In situ x-ray photoelectron emission analysis of the thermal stability of atomic layer deposited WOx as hole-selective contacts for Si solar cells

Abstract

WOx is one of the most promising high work function materials to be used as hole-selective materials for c-Si solar cells. Apart from the optical and electrical properties of such materials, their thermal stability is of crucial importance for the potential application of these contacts. The thermal stability of plasma-enhanced atomic layer deposited WOx is investigated with and without an a-Si:H interface passivation layer. Time-of-flight secondary ion mass spectroscopy reveals that the as-deposited WOx films contain H resulting from the W precursor. In situ x-ray photoelectron spectroscopy under high vacuum in the 300 to 900 K temperature range shows that tungsten starts degrading from W+6 to W+5 for temperatures >600 K. The work function is found to be stable up to temperatures of 600 K. Subsequently, hydrogen diffusion from a-Si:H decreases the work function of WOx and enhances the degradation of tungsten's oxidation state.
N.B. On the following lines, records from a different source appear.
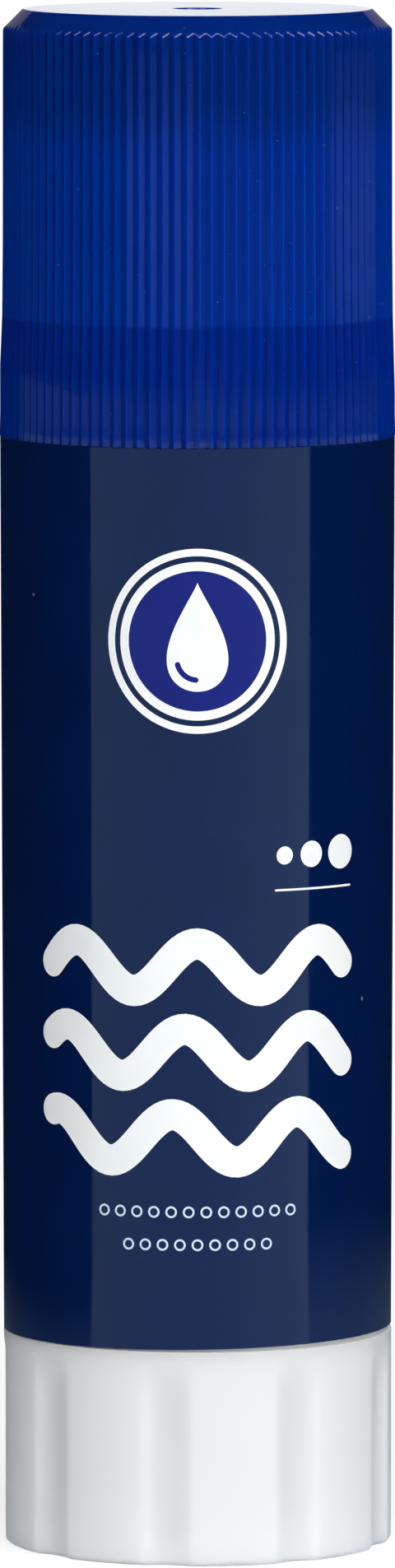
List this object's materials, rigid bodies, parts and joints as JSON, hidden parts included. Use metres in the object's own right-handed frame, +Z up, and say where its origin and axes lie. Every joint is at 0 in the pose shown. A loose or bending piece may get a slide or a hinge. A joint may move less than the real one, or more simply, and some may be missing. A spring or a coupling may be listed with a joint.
{
  "type": "glue stick",
  "caption": "Twist-up glue stick: a ribbed blue pull-off cap over a labelled tube, with a fluted white knob that turns a screw and raises a carrier of solid glue.",
  "frame": {"origin": "centre of the knob's foot ring, on the surface that the stick stands on", "axes": "+Z up along the stick's axis towards the cap, -Y out of the front of the label, +X to its right"},
  "size_m": [0.0242, 0.0243, 0.094],
  "materials": {
    "cap_plastic": "gloss",
    "tube_plastic": "satin",
    "label_film": "gloss",
    "knob_plastic": "satin",
    "screw_plastic": "satin",
    "glue": "satin"
  },
  "bodies": {
    "tube": {"tube": "tube_plastic", "label": "label_film"},
    "knob": {"twist_knob": "knob_plastic", "spindle": "screw_plastic"},
    "carrier": {"carrier": "screw_plastic", "glue_bar": "glue"},
    "cap": {"cap": "cap_plastic"}
  },
  "joints": [
    {"name": "knob_turn", "type": "hinge", "parent": "tube", "child": "knob", "pos_m": [0, 0, 0], "axis": [0, 0, 1], "range_deg": [0, 3240]},
    {"name": "carrier_slide", "type": "slide", "parent": "tube", "child": "carrier", "axis": [0, 0, 1], "range_m": [0, 0.054], "deforming": ["glue_bar"]},
    {"name": "cap_pull", "type": "slide", "parent": "tube", "child": "cap", "axis": [0, 0, 1], "range_m": [0, 0.03]}
  ],
  "couplings": [
    {"joint": "carrier_slide", "follows": "knob_turn", "m_per_rad": 0.00095493}
  ]
}
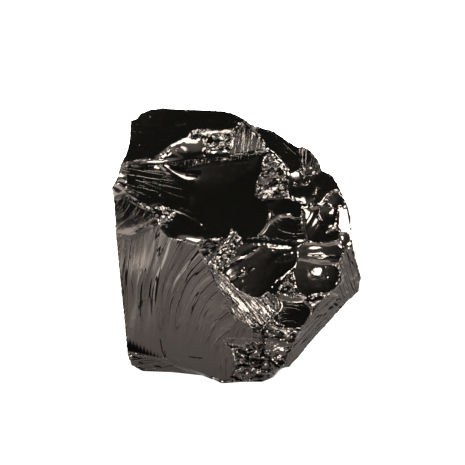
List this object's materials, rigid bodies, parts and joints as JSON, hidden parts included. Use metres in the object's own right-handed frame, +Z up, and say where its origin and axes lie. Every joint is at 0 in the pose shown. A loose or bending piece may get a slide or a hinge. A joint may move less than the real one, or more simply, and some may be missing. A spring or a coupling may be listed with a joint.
{
  "type": "shungite specimen",
  "caption": "Palm-sized piece of glassy black noble shungite with shell-like scars and crumbled ridges, standing on a flat foot as a display stone.",
  "frame": {"origin": "middle of the stone's box at the level of its foot", "axes": "+Z up, the front with the fluted scar looks along -Y, +X to the viewer's right"},
  "size_m": [0.0498, 0.0296, 0.0521],
  "materials": {
    "shungite": "glassy black with a half-metallic shine, silvery where crumbled"
  },
  "bodies": {
    "root": {"stone": "shungite"}
  },
  "joints": []
}
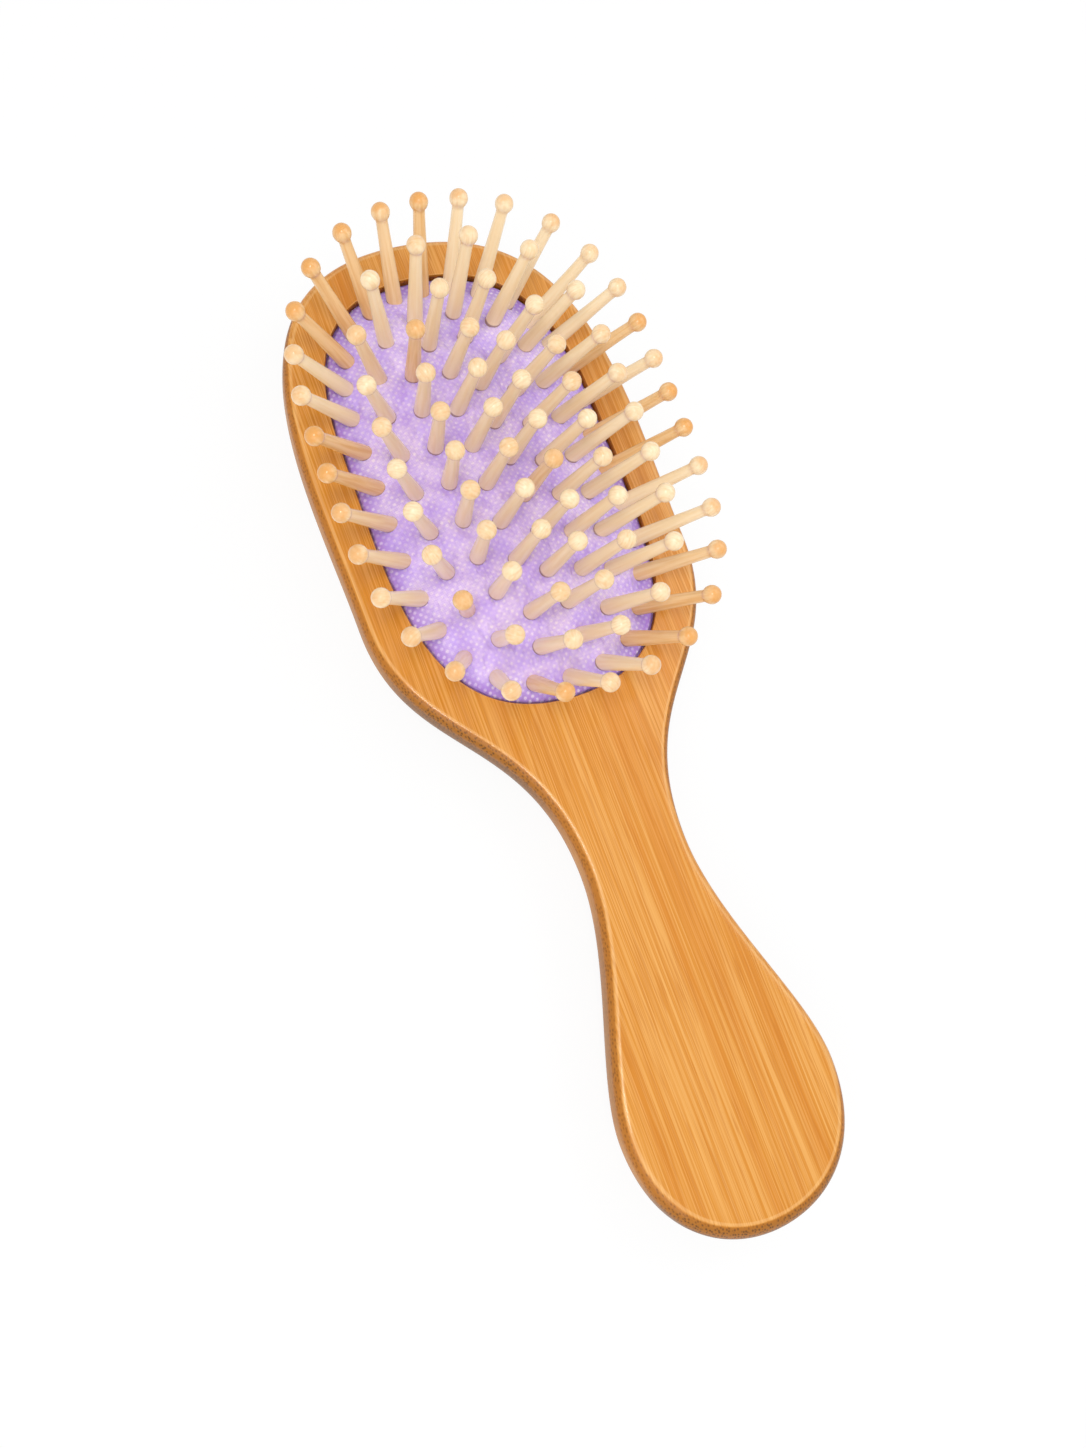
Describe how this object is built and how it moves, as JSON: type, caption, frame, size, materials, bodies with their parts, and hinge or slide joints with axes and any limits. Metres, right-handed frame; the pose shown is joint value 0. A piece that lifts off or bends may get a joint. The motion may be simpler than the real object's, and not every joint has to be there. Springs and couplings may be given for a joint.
{
  "type": "paddle hairbrush",
  "caption": "Flat wooden paddle hairbrush with a domed cloth-faced air cushion and rows of splayed, ball-tipped wooden pins.",
  "frame": {"origin": "middle of the part's bounding box, on the flat back of the body", "axes": "+Y from the end of the handle to the head, +X to the right seen from the pins, +Z out of the face that carries the pins"},
  "size_m": [0.0746, 0.21, 0.0391],
  "materials": {
    "bamboo": "laminated bamboo, honey coloured, satin lacquer",
    "pin_wood": "turned pale hardwood, smooth and waxed",
    "cushion_cloth": "lilac woven cloth with small pale dots, bonded to a rubber sheet"
  },
  "bodies": {
    "handle": {"bamboo_body": "bamboo", "cushion_edge": "cushion_cloth"},
    "outer_row": {"outer_pin_01": "pin_wood", "outer_pin_02": "pin_wood", "outer_pin_03": "pin_wood", "outer_pin_04": "pin_wood", "outer_pin_05": "pin_wood", "outer_pin_06": "pin_wood", "outer_pin_07": "pin_wood", "outer_pin_08": "pin_wood", "outer_pin_09": "pin_wood", "outer_pin_10": "pin_wood", "outer_pin_11": "pin_wood", "outer_pin_12": "pin_wood", "outer_pin_13": "pin_wood", "outer_pin_14": "pin_wood", "outer_pin_15": "pin_wood", "outer_pin_16": "pin_wood", "outer_pin_17": "pin_wood", "outer_pin_18": "pin_wood", "outer_pin_19": "pin_wood", "outer_pin_20": "pin_wood", "outer_pin_21": "pin_wood", "outer_pin_22": "pin_wood", "outer_pin_23": "pin_wood", "outer_pin_24": "pin_wood", "outer_pin_25": "pin_wood", "outer_pin_26": "pin_wood", "outer_pin_27": "pin_wood", "outer_pin_28": "pin_wood", "outer_pin_29": "pin_wood", "outer_pin_30": "pin_wood", "outer_pin_31": "pin_wood", "outer_pin_32": "pin_wood"},
    "second_row": {"cushion_ring": "cushion_cloth", "second_pin_01": "pin_wood", "second_pin_02": "pin_wood", "second_pin_03": "pin_wood", "second_pin_04": "pin_wood", "second_pin_05": "pin_wood", "second_pin_06": "pin_wood", "second_pin_07": "pin_wood", "second_pin_08": "pin_wood", "second_pin_09": "pin_wood", "second_pin_10": "pin_wood", "second_pin_11": "pin_wood", "second_pin_12": "pin_wood", "second_pin_13": "pin_wood", "second_pin_14": "pin_wood", "second_pin_15": "pin_wood", "second_pin_16": "pin_wood", "second_pin_17": "pin_wood", "second_pin_18": "pin_wood", "second_pin_19": "pin_wood", "second_pin_20": "pin_wood", "second_pin_21": "pin_wood", "second_pin_22": "pin_wood"},
    "middle_row": {"middle_row": "pin_wood"},
    "centre_row": {"centre_row": "pin_wood"}
  },
  "joints": [
    {"name": "press", "type": "slide", "parent": "handle", "child": "centre_row", "axis": [0, 0, -1], "range_m": [0, 0.003], "stiffness_N_per_m": 4000, "deforming": ["cushion_edge"]},
    {"name": "middle_sink", "type": "slide", "parent": "handle", "child": "middle_row", "axis": [0, 0, -1], "range_m": [0, 0.00277]},
    {"name": "second_sink", "type": "slide", "parent": "handle", "child": "second_row", "axis": [0, 0, -1], "range_m": [0, 0.00211]},
    {"name": "outer_sink", "type": "slide", "parent": "handle", "child": "outer_row", "axis": [0, 0, -1], "range_m": [0, 0.00091]}
  ],
  "couplings": [
    {"joint": "middle_sink", "follows": "press", "ratio": 0.92},
    {"joint": "second_sink", "follows": "press", "ratio": 0.7},
    {"joint": "outer_sink", "follows": "press", "ratio": 0.3}
  ]
}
Fourier transform infrared spectroscopy confirms the reduction in the hydrogen content in the thin film stack after annealing at 600 K. Besides, the passivation level of the film stack a-Si:H/WOx showed a maximum lifetime of 3.5 ms (at 1 × 15 cm−3) after annealing at 500 K. The results are of key importance for the integration of these novel contacts in high-efficiency silicon solar cells.